I'd agree with the Wikipedia article, that it sounds like MIMO, in that it requires the beam to have a spatial extent.
From the Wikipedia article:
> can thus access a potentially unbounded set of states
That's what people originally thought about MIMO. MIMO's not unbounded. The limit to the number of states is related to the surface area of the volume enclosing the antenna, with the unit of distance being the wavelength. A result radio astronomers already knew when the comms people derived it. With absolutely no evidence to back it up, I'd guess that the same limit applies to OAM multiplexing.
As an aside, when one expresses physics in terms of information theory my understanding is that the maximum the number of bits that can be stored in a volume of space (also the number of bits requited to completely describe that volume of space) is related to the surface area of the volume with the linear unit being Plank lengths. Is MIMO capacity in some way a fundamental limit in communications?
Say we have the technology to broadcast a signal from an antenna to receivers, with some bandwidth B. Without getting clever, we can only send or receive one signal, since any others would interfere with each other.
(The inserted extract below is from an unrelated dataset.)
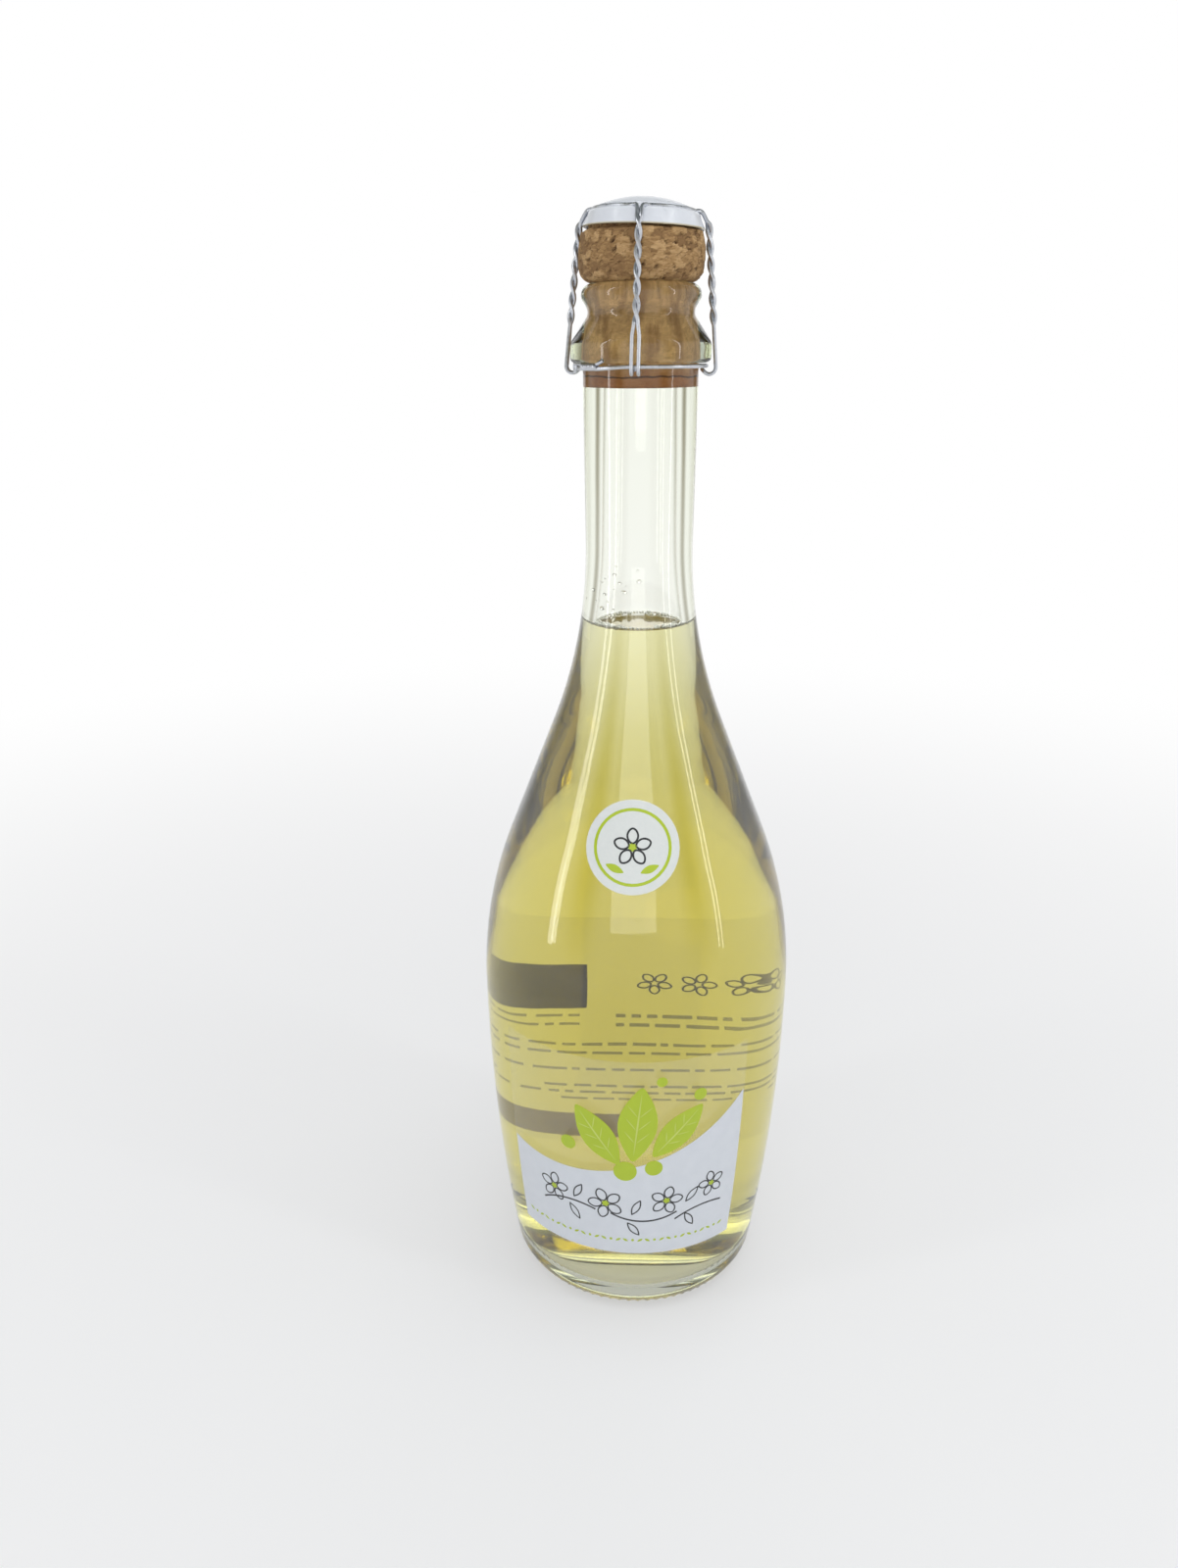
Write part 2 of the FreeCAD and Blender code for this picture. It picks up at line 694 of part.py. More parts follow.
def main():
    """Builds the bottle and writes its parts."""
    fill_sheet()
    envelope = make_envelope()
    cavity = make_cavity()
    make_glass(envelope, cavity)
    make_drink(cavity)
    make_cork(cavity)
    make_cap()
    make_cage_ring()
    make_belt()
    for side, turn in LEG_TURNS.items():
        make_leg(side, turn)
    make_wall_label("front_label", "front_bottom", "front_top", "front_span", "front_turn")
    make_wall_label("back_label", "back_bottom", "back_top", "back_span", "back_turn")
    make_neck_seal()
    doc.recompute()
    check_document()
    write_parts()


main()
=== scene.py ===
# %% [markdown]
# # A corked bottle of sparkling cocktail
# A clear glass bottle with a pale drink in it, a mushroom cork under a white tin cap, a cage
# of twisted wire, printed film labels and a round paper seal. The frame gives the plain
# pieces at their real size. Here each one gets its true surface, and the finer things that
# a plain solid leaves out: wire strands, granules, bubbles and print.

# %% Load the frame
import math
import random
import bmesh
import bpy
from mathutils import Matrix, Vector, noise


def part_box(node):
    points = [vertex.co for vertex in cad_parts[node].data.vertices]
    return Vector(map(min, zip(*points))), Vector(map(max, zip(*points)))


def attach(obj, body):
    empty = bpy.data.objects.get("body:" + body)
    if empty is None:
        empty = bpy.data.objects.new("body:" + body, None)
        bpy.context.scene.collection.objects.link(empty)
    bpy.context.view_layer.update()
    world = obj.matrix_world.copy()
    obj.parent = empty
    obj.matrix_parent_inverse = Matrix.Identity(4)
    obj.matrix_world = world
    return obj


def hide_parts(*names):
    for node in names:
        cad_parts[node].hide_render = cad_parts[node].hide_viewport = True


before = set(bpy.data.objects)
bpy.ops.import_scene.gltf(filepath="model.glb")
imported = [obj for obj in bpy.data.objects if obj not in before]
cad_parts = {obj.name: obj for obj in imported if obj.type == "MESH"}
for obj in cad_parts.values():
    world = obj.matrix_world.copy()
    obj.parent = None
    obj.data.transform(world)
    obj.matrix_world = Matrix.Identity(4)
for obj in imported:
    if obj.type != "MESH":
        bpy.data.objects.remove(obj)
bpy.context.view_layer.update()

MM = 0.001

# %% [markdown]
# ## The view and the light
# Glass shows what stands round it, so the surroundings come first. The camera looks down
# at the bottle from a little above the cork, close by. The sky is white where the camera
# sees it. Glass and metal see it white too, up to a soft edge, and dimmer overhead, which
# gives clear glass its darker lines. Two tall lamps draw the long streaks on the neck.


# %% Colours and one node helper
def srgb(code):
    """A linear colour from the hex value of an sRGB colour."""
    parts = [int(code[i:i + 2], 16) / 255 for i in (0, 2, 4)]
    linear = [p / 12.92 if p <= 0.04045 else ((p + 0.055) / 1.055) ** 2.4 for p in parts]
    return (*linear, 1.0)


def add(tree, kind, sockets=None, **settings):
    """Adds a node, applies its settings, and sets or links its sockets."""
    node = tree.nodes.new(kind)
    for name, value in settings.items():
        setattr(node, name, value)
    for name, value in (sockets or {}).items():
        if isinstance(value, bpy.types.NodeSocket):
            tree.links.new(value, node.inputs[name])
        else:
            node.inputs[name].default_value = value
    return node


MIX_FACTOR, MIX_A, MIX_B, MIX_RESULT = 0, 6, 7, 2      # a Mix node's colour sockets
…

The trick is, can we do something to shift the bandwidth B to some other base frequency F such that B + F > B? Or B + (N - 1)F > B? And if we can do that, and then downshift from B + NF back to B, it means we can broadcast to multiple channels, and receivers can tune their antennas to F and downshift the decoded signal to 0 and receive it at the original bandwidth B.
A cheap way to do this is amplitude modulation, where multiplying a signal with bandwidth B by a carrier signal of frequency F shifts it up to the range F +/- B and we can space channels apart by 2B to get however many channels our antennas allow for.
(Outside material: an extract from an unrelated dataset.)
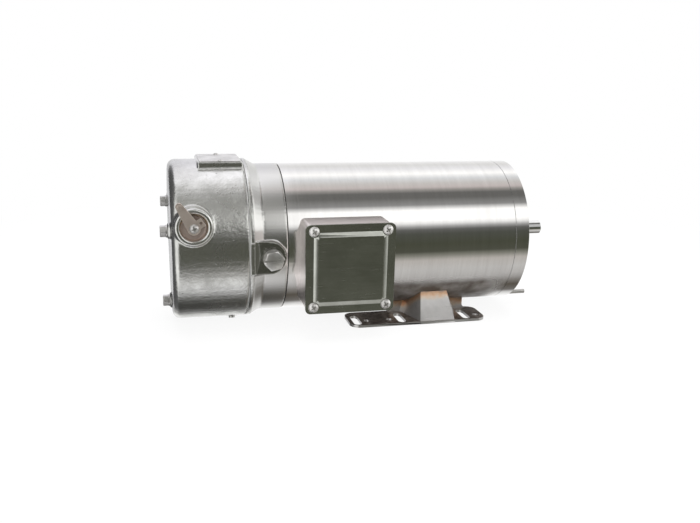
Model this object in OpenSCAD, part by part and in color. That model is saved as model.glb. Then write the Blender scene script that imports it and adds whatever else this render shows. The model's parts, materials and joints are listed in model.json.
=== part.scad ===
/* [Motor frame] */
// Outside radius of the motor frame
frame_r = 81.5; // [80:0.5:100]
// Wall of the frame tube
frame_wall = 3; // [2:0.5:4]
// Length of the frame tube
frame_len = 255.6; // [230:0.2:320]
// Gap that shows as the seam at each end of the frame
seam_gap = 0.4; // [0.2:0.1:0.6]
// Length of the drive endbell's rim
drive_rim = 15.5; // [15:0.5:20]
// Least gap from the frame to the floor
foot_clear = 7.4; // [6:0.2:14]

/* [Drive end] */
// Radius of the register on the C-face
pilot_r = 57.15; // [55:0.05:60]
// How far the register stands out of the C-face
pilot_len = 4; // [3:0.5:5]
// Radius of the circle that the four face holes lie on
face_bolt_circle_r = 74.6; // [73:0.1:75]
// Radius of each tapped face hole
face_hole_r = 4; // [3:0.1:4.5]
// Radius of the drive shaft
shaft_r = 7.9375; // [6:0.0125:10]
// How far the drive shaft stands out of the C-face
shaft_out = 52.4; // [45:0.2:65]
// Width of the keyway, whose depth is half of it
keyway_w = 4.76; // [4:0.02:5]

/* [Stator and rotor] */
// Length of the laminated core
core_len = 120; // [90:1:130]
// Distance from the C-face to the core
core_start = 62; // [58:1:70]
// Radius of the stator bore
bore_r = 45.3; // [40:0.1:50]
// Air gap between the rotor and the stator
air_gap = 0.4; // [0.35:0.05:0.8]
// Number of winding slots
slot_count = 24; // [18:6:24]
// Reach of the end windings past the core
winding_reach = 30; // [20:1:34]

/* [Brake] */
// How far the brake cover's rim stands outside the frame
cover_proud = 6; // [4.5:0.5:9]
// Length of the brake cover
cover_len = 77.7; // [76:0.1:96]
// Wall of the brake cover
cover_wall = 4; // [3:0.5:4.5]
// Radius of the rounding at the closed end of the cover
cover_round = 8; // [7:0.5:12]
// Length of the adapter between the frame and the cover
adapter_len = 40; // [38:0.5:50]
// Depth of the cover bolts' circle inside the cover's rim
cover_bolt_in = 19.5; // [18.5:0.5:21.5]
// Length of the magnet
magnet_len = 34; // [30:0.5:38]
// Distance from the magnet's edge to the friction disc's edge
disc_in = 14; // [13:0.5:17]
// Thickness of the friction disc
disc_w = 9.6; // [8:0.1:11]
// Gap that the pressure plate closes when the brake is released
plate_travel = 0.85; // [0.4:0.05:0.85]

/* [Brake release] */
// Height of the release shaft above the cover bolt below it
release_up = 7.74; // [7.74:0.02:9.74]
// Radius of the release shaft
release_r = 4; // [3:0.1:4.2]
// Length of the release lever's arm
lever_len = 26.5; // [20:0.5:32]
// Angle of the lever from straight up, towards the cover's end
lever_tilt = 32; // [10:1:45]
// Throw of the cam that lifts the pressure plate
cam_throw = 1.2; // [0.8:0.1:1.2]

/* [Terminal box] */
// Width of the terminal box cover
box_w = 94; // [90:0.5:110]
// Height of the terminal box cover
box_h = 93.5; // [88:0.5:98]
// Depth of the terminal box, from the frame to its open rim
box_depth = 28.5; // [26:0.5:45]
// Wall of the terminal box
box_wall = 3; // [2:0.5:4]
// Distance from the frame's brake end to the middle of the box
box_from_end = 58.5; // [55:0.5:80]
// Height of the box's middle above the motor axis
box_z = -10.75; // [-12:0.25:0]
// Radius of the threaded conduit entry in the box's floor
entry_r = 10.7; // [8:0.1:11.5]

/* [Feet] */
// Thickness of the foot plates
foot_t = 3; // [2:0.25:4]
// Length of each foot plate
foot_len = 158; // [155:1:170]
// Distance from the C-face to the near end of the foot plates
foot_start = 43; // [40:1:46]
// Distance between the middles of the two feet's slots
slot_gauge = 119; // [116:0.2:126]
// Width of the foot slots
slot_w = 8.8; // [7:0.2:10]
// Length of the foot slots, end to end
slot_len = 30; // [20:0.5:31]

/* [Fits] */
// Radial clearance where a piece is pressed or screwed in
seat_gap = 0.05; // [0.02:0.01:0.08]
// Radial clearance of a turning shaft in its bush or seal
run_gap = 0.06; // [0.03:0.01:0.1]
// Clearance beside a piece that slides
slide_gap = 0.4; // [0.3:0.05:0.5]
// Clearance at each face of the friction disc
disc_gap = 0.05; // [0.02:0.01:0.1]

/* [Hidden] */
$fn = 64;

eps = 0.5;

// Radii that follow the frame
cover_r = frame_r + cover_proud;
bolt_r = 3.1;
bolt_clear = 0.9;
cover_bolt_circle_r = cover_r - cover_bolt_in;
magnet_r = cover_bolt_circle_r - bolt_r - bolt_clear;
disc_r = magnet_r - disc_in;
box_reach = frame_r + box_depth;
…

The real question is, why is it 2B and not B? Well that lies in some Fourier analysis, where the bandwidth of a signal extends into negative frequency ranges. But neverless, there is another trick, called single-side-band modulation (SSB) where we can shift a signal into the range F + B instead of F +/- B, and demodulate it into -B, B to get the original.
And that gets us to the 1950s in terms of radio technology.
The trick behind FM is to understand we can get more bandwidth by shifting the frequency response not into a series of non-overlapping channels centered at carrier frequencies like AM, but to distribute most of the information across many non overlapping bands over the entire spectrum of the antennas. To do this we don't modulate the amplitude of the carrier, but its frequency. This makes it possible to distribute far more bandwidth across a wide range of frequencies, and it's how FM radio works today.
These concepts create the foundation for modern radio communication, We can modulate data signals to different bandwidths and receive them, provided we know where to tune to. And these bandwidths can either be continuous chunks of spectrum (AM), or interleaved (FM). The next step is to think in terms of time, which is to say that we can have receivers negotiate not only which ranges in frequency they care about, but which time frames they want to listen before waiting for their next time slot.
For those interested in the theory, the fundamental problem is that we can design antennas that can transmit or receive at some fixed maximum bandwidth, bounded by physics. The engineering problem is to find out how to share that bandwidth to maximize the number of receivers and/or senders by sharing the same bandwidth. Amplitude modulation is excellent, but it divides the bandwidth up into a fixed number of channels of maximum individual bandwidth. FM is a bit more efficient in how it can allow many broadcasters to even more receivers choose which channels they receive. But for modern communications, where we need high bandwidth for distinct transmitter/receiver connections, we need protocols to figure out how to share the bandwidth over the air and the two tricks are to divide that bandwidth by frequency (like AM and FM) or time (sharing the same frequency channels, but only picking the frames that we care about), or both.